In fact, Florida lags behind not just in teacher pay, but in student investment.  Florida ranks 48th in the nation in student investment, putting around $12,500 behind every child in its education system.  The national average is closer to $16,000.

Wouldn’t you know it, if you multiply the number of students in the state by the educational funding gap per student, you get pretty close to $15,000,000,000.

We’re not saying that Governor DeSantis created his surplus by intentionally shorting the students of Florida educational funding, but the numbers sure are suspiciously similar.

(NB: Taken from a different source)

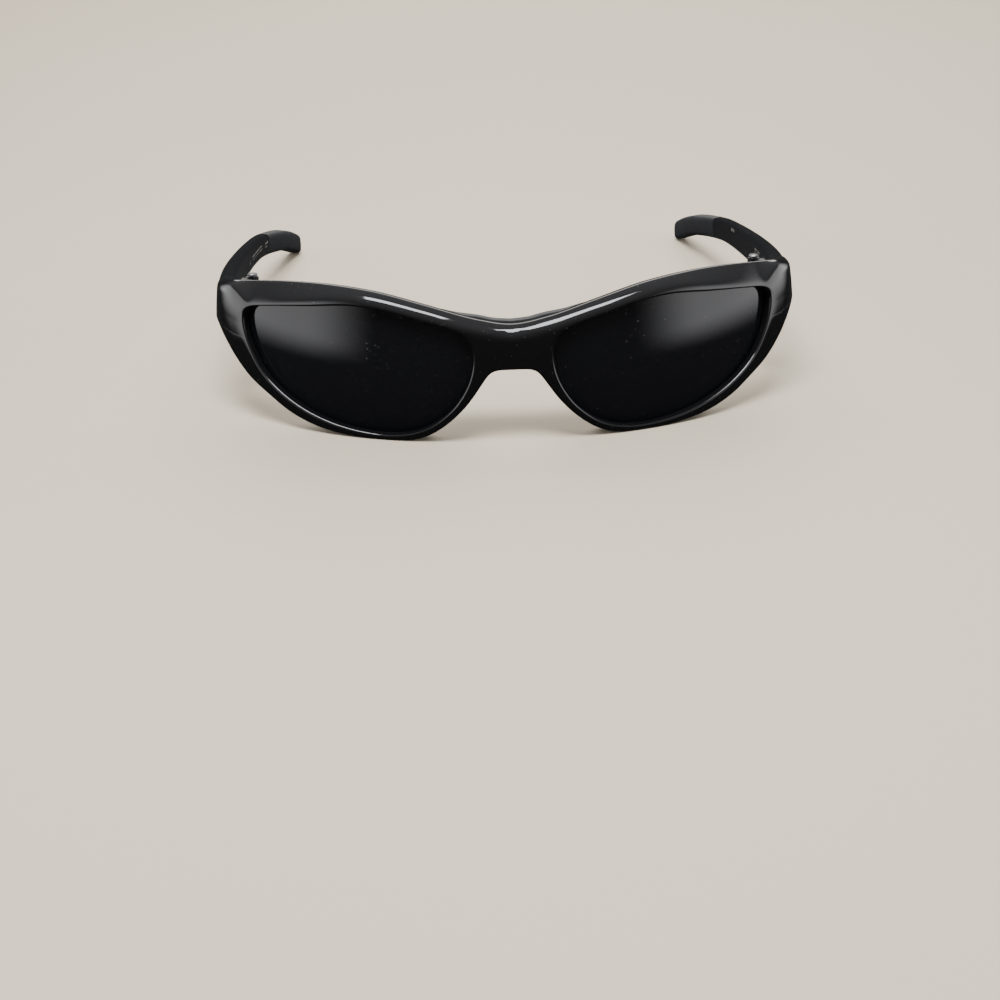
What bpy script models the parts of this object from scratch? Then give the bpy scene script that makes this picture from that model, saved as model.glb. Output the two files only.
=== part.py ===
"""Wraparound sport sunglasses: a one-piece wrap front with two lenses and a rubber nose saddle, and two
temples with rubber tips on screwed hinges. They stand open on their rims and temple tips.

Everything is laid out flat first, in millimetres: s runs along the wrap from the middle of the bridge,
round the corner and back along the temple, v is the height, and w the depth outwards from the outer skin,
so w is negative inside the wall. wrap() bends that sheet round the face, and to_row() tips the glasses so
that they stand, and turns millimetres into metres.
"""
import math

import bmesh
import bpy
from mathutils import Matrix, Vector

MM = 0.001
GAP = 0.3                     # between pieces that touch

# The wrap in plan: runs of (length, turn in degrees), from the bridge to the end of the temple.
WRAP_RUNS = ((9, 0), (62, 44), (13, 40), (26, 6), (50, 4), (46, 10))
FACE_RADIUS = 90.0            # the front's upright curvature
TILT = math.radians(6.23)     # how far the worn front leans back when the glasses stand on a table
FLOOR_DROP = 17.83            # height of the bridge's middle above the table
DEPTH_CENTRE = 76.91          # from the bridge's skin to the middle of the open glasses

# Front frame: outlines as (s, v), and depths.
FRONT_END = 87.0
FRAME_DEPTH = 5.2
EDGE = 0.5                    # rounding of the frame's edges
FLARE = 0.5                   # how far the lower edge stands out towards the face, so that it rests flat
LENS_CENTRE = (38.0, -1.0)
BROW_TOP = (
    (-8, 10.7), (0, 9.3), (8, 10.7), (20, 14.2), (32, 17.1), (44, 18.4), (56, 18.4), (68, 17.5), (78, 16.5),
    (90, 15.6),
)
BROW_CREASE = (
    (-8, 9.0), (0, 8.0), (8, 9.0), (20, 12.8), (32, 15.5), (39, 16.0), (50, 14.5), (58, 13.2), (66, 12.2),
    (90, 11.0),
)
FACET_DEPTH = ((0, 2.2), (20, 2.2), (38, 2.4), (54, 3.0), (90, 3.0))
MITRE_FOOT = 66.0             # where the brow facet starts to run out
MITRE_INNER = 2.4             # how far its inner and outer edges lean back by the time they reach the top
MITRE_OUTER = 7.2
SHOULDER = 2.5                # rounding of the corner's top edge, past the facet
LOWER_EDGE = (
    (87, 7.0), (84, 6.6), (79, 5.4), (74.5, 2.2), (70.5, -1.9), (66.5, -5.6), (61, -9.2), (55, -12.9),
    (48, -15.6), (40, -17.1), (32, -17.8), (25, -17.7), (20, -16.4), (15, -13.2), (10.4, -8.6), (6.4, -2.9),
    (5.1, -1.4), (3.4, -1.0), (0, -1.0),
)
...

Unfortunately, the cost of educating a student from K-12 is not cheap.  And if we want it done well, we also need to be willing to pay our teachers at the very least a minimum living wage, and compensate them over the lifetime of their careers to stay, care, and teach better with every class.  Those are real costs.

But the state has money to at least close some of this gap.  It very realistically could reinvest some of its surplus back into teachers, into classrooms, and into students.  We think the students of Florida deserve that investment, and that we should be proud of how well educated and prepared they are for the world.

The question is: will the state government invest in its children, or not?